— Ты хотел ему помочь, — сказала Саня. И потом почти по-матерински добавила: — Ты, ты слишком сентиментален… А эти твои родственники, они тобой пользуются.
Мне никак не хотелось снова говорить об этом.
— Давай сейчас не будем об этом.
— У меня было какое-то предчувствие… — сказала она так, как будто сама оказалась в ловушке. — Но ты был от него в таком восторге.
— Я был в восторге?
— Ты что, не помнишь? Твой родственник, знает арабский. Ты сказал, что мне нужно с ним обязательно познакомиться…
— Ничего такого не помню, — ответил я.
У меня не было намерения говорить об этом. Теперь еще окажется, что на мою память нельзя положиться…
— Ладно, не сердись, — сказала она. — Ты как-то слишком наивен, не умеешь правильно оценивать людей…

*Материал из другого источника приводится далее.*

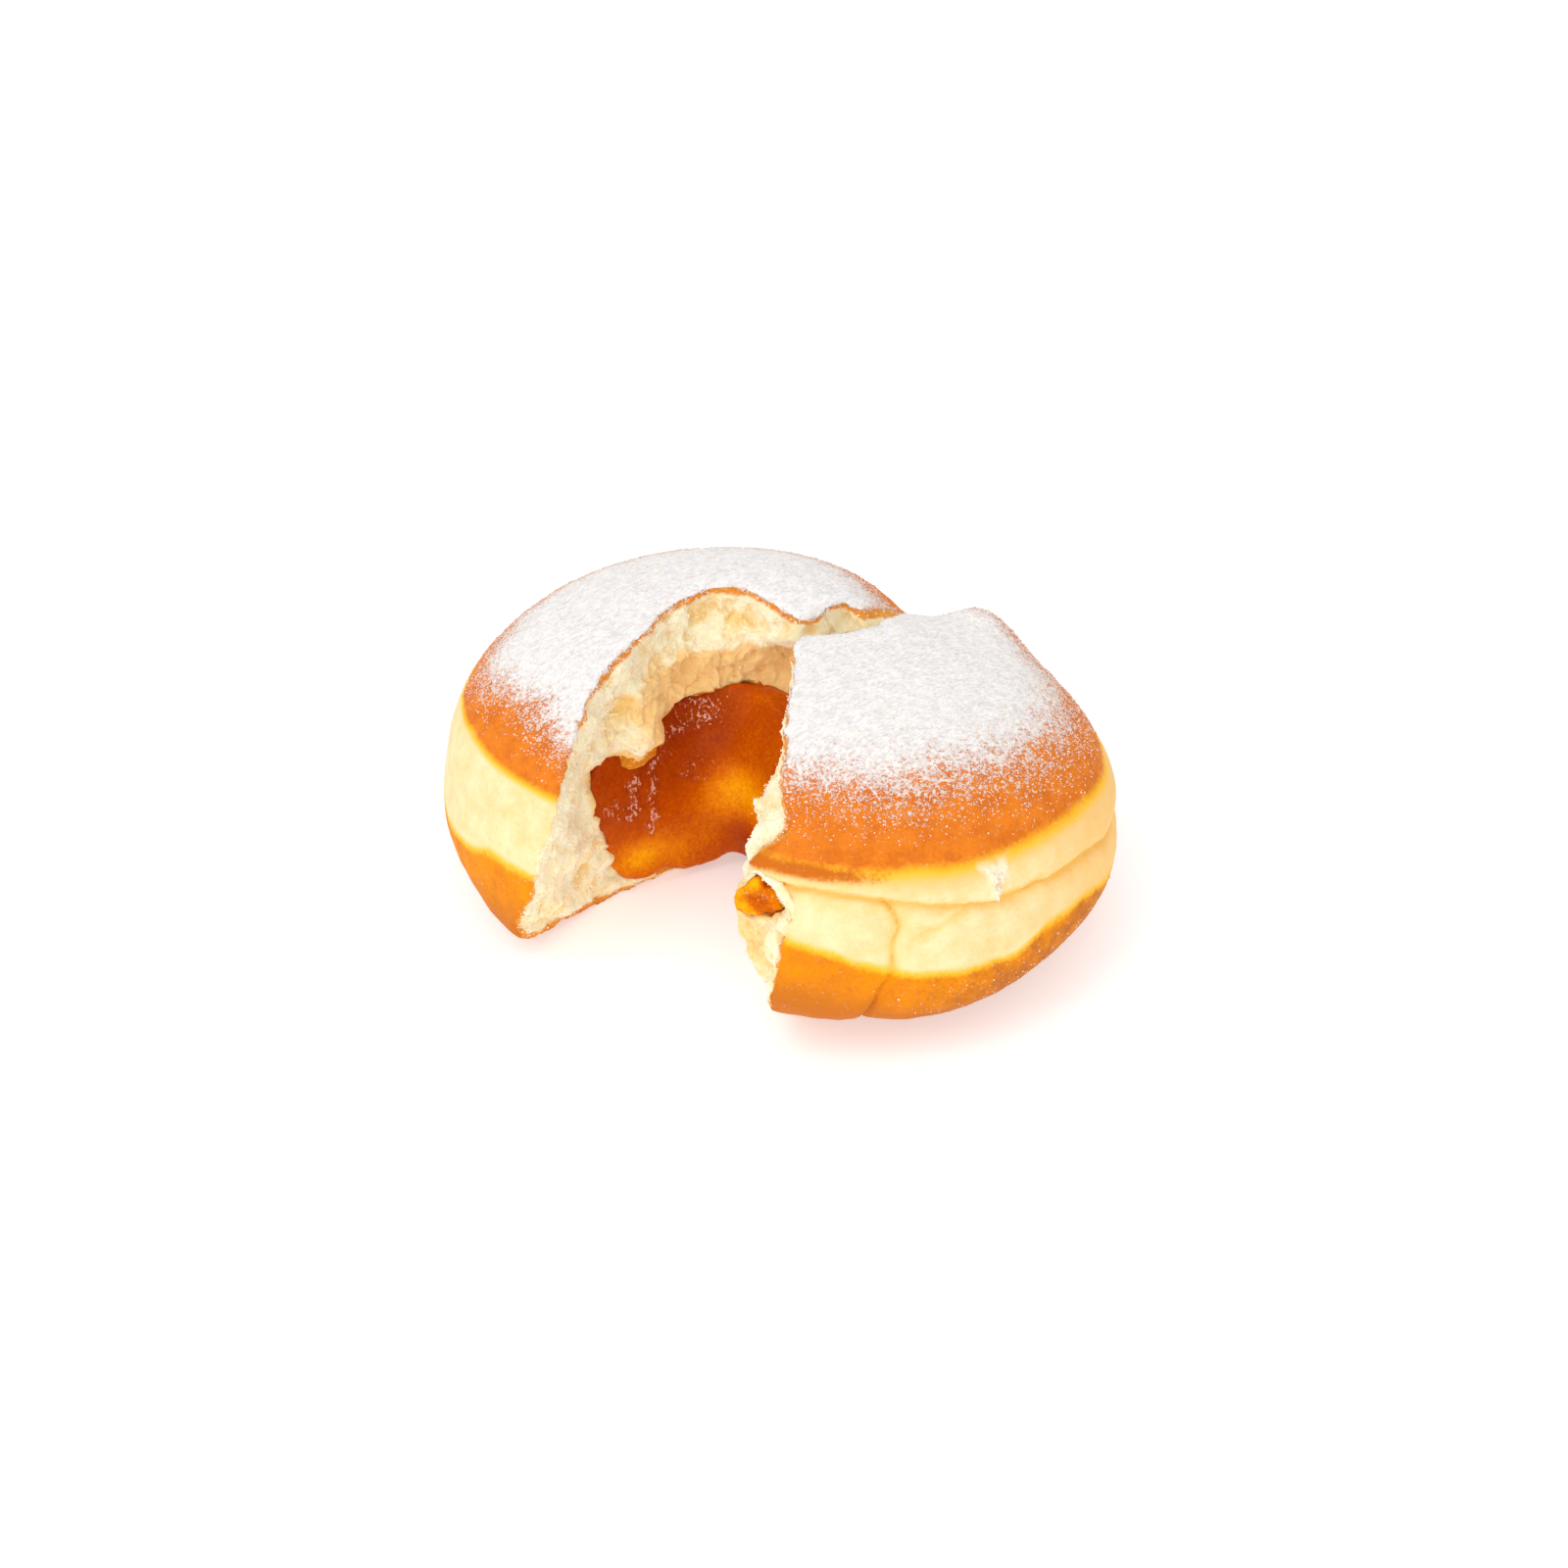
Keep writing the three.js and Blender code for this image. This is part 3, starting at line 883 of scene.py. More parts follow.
def make_lobes(lobes: Iterable[Lobe], grown: float) -> bpy.types.Object:
    """Joins lobes into one closed object.

    Args:
        lobes: The lobes to join.
        grown: How far each is grown, in millimetres.

    Returns:
        A closed object.
    """
    whole = None
    for lobe in lobes:
        item = lobe.make(grown)
        whole = combine(whole, item, Join.ADD) if whole else item
    return whole


JELLY_LOBES = (
    Lobe((-9.5, 3, 18), (19.5, 15.5, 14.5), 30),
    Lobe((-28, -4, 20.8), (6.5, 7, 7.2), 30),
    Lobe((-24, -3.5, 11.8), (6.5, 5.0, 8.6), 35),
    Lobe((-14.5, 2.0, 11.0), (11.5, 8.5, 8.8), 25),
    Lobe((8.5, -8, 20), (15.5, 29, 14.5), -24),
    Lobe((6, 4, 18.5), (15, 11, 13), 40),
)
ROOF_LOBES = (Lobe((-6, 6, 36.0), (12, 4.2, 5.4), 10),)
TONGUE = Lobe((-24.3, -1.3, 32.0), (5.6, 4.6, 8.2), 35)
JELLY_FRONT = Tear(
    heights=(0, 8, 15, 24, 32, 42),
    edges=(
        ((-42, -17), (-31, -9.8), (-24.6, -5.4), (-14, 0.2), (-7, 0.5), (-4, -7), (-3.2, -20),
         (-5, -44)),
        ((-44, -18), (-31.5, -10.3), (-24.8, -6.4), (-15, -1.2), (-7, -1), (-3.5, -9), (-3.2, -20),
         (-6, -44)),
        ((-44, -18), (-31.5, -10.5), (-25, -6), (-15, -1), (-6.8, -1), (-3.2, -9), (-3.2, -20),
         (-6, -44)),
        ((-44, -17), (-31, -9.5), (-24, -3), (-15, 2.5), (-6.5, 2), (-2.6, -7), (-3.4, -20), (-6, -44)),
        ((-42, -12), (-29, -5), (-22, 1.5), (-14, 7.5), (-5, 7.5), (0.5, -4), (-2, -20), (-5, -44)),
        ((-40, -6), (-27, 0), (-20, 6), (-12, 13), (-3, 13), (3, 0), (0, -18), (-3, -44)),
    ),
    away=(-60.0, -120.0),
    rough=0.0,
)
PATCH = Lobe((-3.3, -43.4, 28.4), (4.2, 2.9, 2.7))


@dataclass(frozen=True)
class Streak:
    """A patch of the jelly's front with ripples and painted, broken highlights, seen from the front."""

    across: tuple[float, float]
    """Its middle and half width."""
    up: tuple[float, float]
    """Its lowest and highest point."""
    lean: float = 0.0
    strength: float = 1.0

    def measure(self, x: np.ndarray, z: np.ndarray) -> np.ndarray:
        """How strongly each place lies in the patch, 0 to 1.

        Args:
            x: Place of each vertex along X.
            z: Height of each vertex.

        Returns:
            One number for each vertex.
        """
        low, high = self.up
        middle = (low + high) / 2
        wobble = 0.35 * np.sin(1.3 * z + x) + 0.25 * np.sin(2.9 * z)
        sideways = hump(x + wobble - self.lean * (z - middle), *self.across)
        return self.strength * sideways * rise(z, low - 1, low + 1) * (1 - rise(z, high - 1, high + 1))


# Patches of ripples and painted highlights on the jelly's front.
STREAKS = (
    Streak((-21.8, 0.9), (11.0, 24.0), 0.04),
    Streak((-25.1, 1.2), (15.0, 23.5), 0.05),
    Streak((-28.2, 1.1), (16.5, 20.5), -0.2, 0.8),
    Streak((-13.5, 5.0), (26.5, 31.5), 0.0, 0.75),
    Streak((-14.5, 3.5), (18.5, 23.0), 0.3, 0.55),
    Streak((-19.0, 2.0), (23.0, 28.0), 0.3, 0.5),
)


# --------------------------------------------------------------------------- finishes


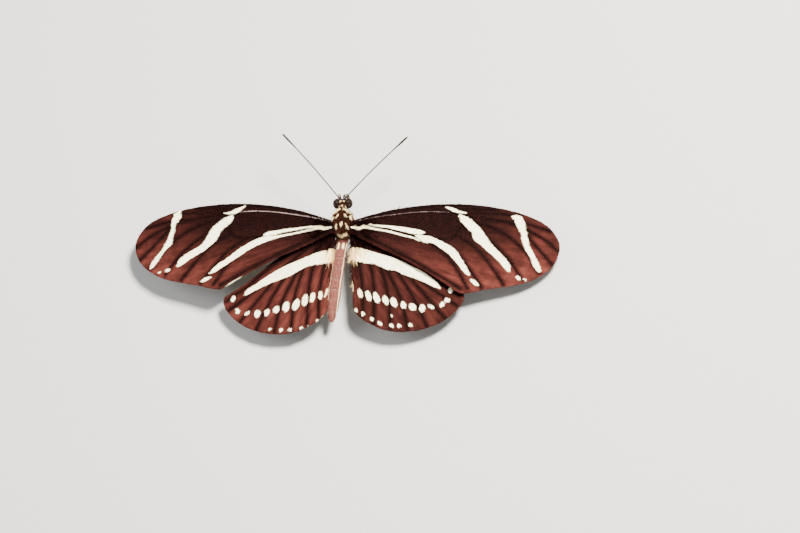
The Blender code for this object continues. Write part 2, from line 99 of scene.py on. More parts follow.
# The studio: a plain pale floor, a broad key light from the right front and two weaker soft lights.
# The sky gives an even pale fill.
def soft_light(name, place, size, watts, colour):
    lamp = bpy.data.lights.new(name, "AREA")
    lamp.shape = "DISK"
    lamp.size = size
    lamp.energy = watts
    lamp.color = colour
    light = added(name, lamp)
    light.location = place
    light.rotation_euler = (-Vector(place)).to_track_quat("-Z", "Y").to_euler()


soft_light("key", (0.20, 0.10, 0.44), 0.12, 14.5, (1.0, 0.97, 0.90))
soft_light("fill", (-0.38, 0.05, 0.30), 0.30, 1.6, (0.95, 0.97, 1.0))
soft_light("back", (0.10, -0.45, 0.22), 0.20, 0.8, (1.0, 0.96, 0.93))
sky = bpy.data.worlds.new("sky")
sky.use_nodes = True
sky.node_tree.nodes["Background"].inputs["Color"].default_value = (0.86, 0.90, 0.95, 1.0)
sky.node_tree.nodes["Background"].inputs["Strength"].default_value = 0.40
bpy.context.scene.world = sky


def new_material(name):
    """A new material, its nodes, its shader, and the place on the object that its patterns use."""
    material = bpy.data.materials.new(name)
    material.use_nodes = True
    tree = material.node_tree
    place = joined(tree, "ShaderNodeTexCoord", {}).outputs["Object"]
    return material, tree, tree.nodes["Principled BSDF"], place


def joined(tree, kind, inputs, **settings):
    """A new node with its settings. Each input is a number, a colour or another node's output."""
    node = tree.nodes.new(kind)
    for key, value in settings.items():
        setattr(node, key, value)
    for socket, given in inputs.items():
        if isinstance(given, bpy.types.NodeSocket):
            tree.links.new(given, node.inputs[socket])
        else:
            node.inputs[socket].default_value = given
    return node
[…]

Еще чего, хотел я сказать ей, я сразу вижу, кто из какого фильма. Но тут же понял, что момент неудачный. И остался как на распутье.
Она ждала, что я что-нибудь скажу.
Ждал и я…
Потом махнул рукой.
Тут Саня начала ласковым тоном: — Я только хотела тебе сказать насчёт твоих родственников. Ты позволяешь им всё что угодно… А сам ты им совершенно не интересен. И они постоянно тащат тебя куда-то назад…
— Ладно, Саня, твоих тоже авангардом не назовешь.
Мы это долго откладывали, жили, так сказать, в воображаемом мире. Только на третье лето отправились в торжественное турне по родственникам… На несколько дней к её, на несколько дней к моим.
Выглядело это как своеобразная театральная творческая мастерская. Мы следили друг за другом, чтобы наше выступление было согласованным, волновались, как бы партнер не допустил какой-то ляп, за столом вели себя в высшей степени респектабельно и старались ввернуть что-нибудь на местном говоре. Я знал текст не так чтоб очень… Но поддерживал разговор о дороговизне, болезнях и автомобильных авариях, больше по воспоминаниям, возможно, немного неестественно, как актер-любитель.
О нашем житье в Загребе нас расспрашивали сочувственно-обеспокоенным тоном, подозревая, что мы ведем неправильный образ жизни, а мы пытались свести разговор к фактам, как-то выкручивались, так как не могли открыто признать, что наша цель — жить совершенно не так, как они…
Интересно, что ничего из той нашей жизни нельзя было пересказать так, как оно было на самом деле… как ни крути, сообщить было почти нечего… Та наша жизнь как бы почти не существовала, она будто осталась на каком-то нелегальном языке, там же, где осталось и моё истинное существо, пока это иное действующее лицо сидит за столом, перебирает легальные факты, мелет чушь насчет того, как ведет себя его автомобиль, и представляется её родителям моим именем… И блуждает глазами по их квартире… А у них, у Саниных, было вообще непонятно, куда смотреть, пустого пространства там не было вовсе. Её мать болела страхом пустого пространства: каждый уголок квартиры был чем-то заполнен, невозможно было повернуться от небольших «практичных столиков»…
Потом, уже на другое утро, Саня предложила матери сломать стену между кухней и гостиной, в результате чего можно было бы расширить пространство, а я эти слова неосмотрительно поддержал. И когда после этого её мать бросила на меня быстрый взгляд, я понял — она привыкла, что у дочери возникают смешные идеи, но разочарована, что та нашла себе точно такого же приятеля. И тут же со средиземноморским темпераментом эту идею разгромила. Обращаясь при этом исключительно к Сане — было очевидно, что такая интимная тема, как снос стены, со мной обсуждаться не может… Саня, видимо, хотела в моих глазах выглядеть вполне взрослой особой и потому продолжала дискутировать с матерью до последнего дня, и насчет стены, и насчет всего остального. Однако назвать это ссорой было нельзя, скорее это было взаимным неуважением, которое, как мне казалось, определенным образом их радовало, как особое проявление близости… Я решил, что этим своим пикированием они на самом деле показывают мне, насколько они чувствуют себя у себя дома.
Разговаривать так с её матерью я не мог — я её уважал — поэтому умолк. Так же как и моя будущая теща, которая вытряхивала все свои критические премудрости, глядя на Саню, а не на меня, из-за того, что меня уважала.
Стоило мне заткнуться насчет стены, как мне стало трудно говорить и обо всём другом тоже… Я размышлял, молча, про себя… Наш народ такой: всегда охотнее построит какую-нибудь стену, чем её сломает. Им всегда больше нравилось иметь не одну комнату, а две. Просто обожали считать комнаты. Да где же был мой разум?!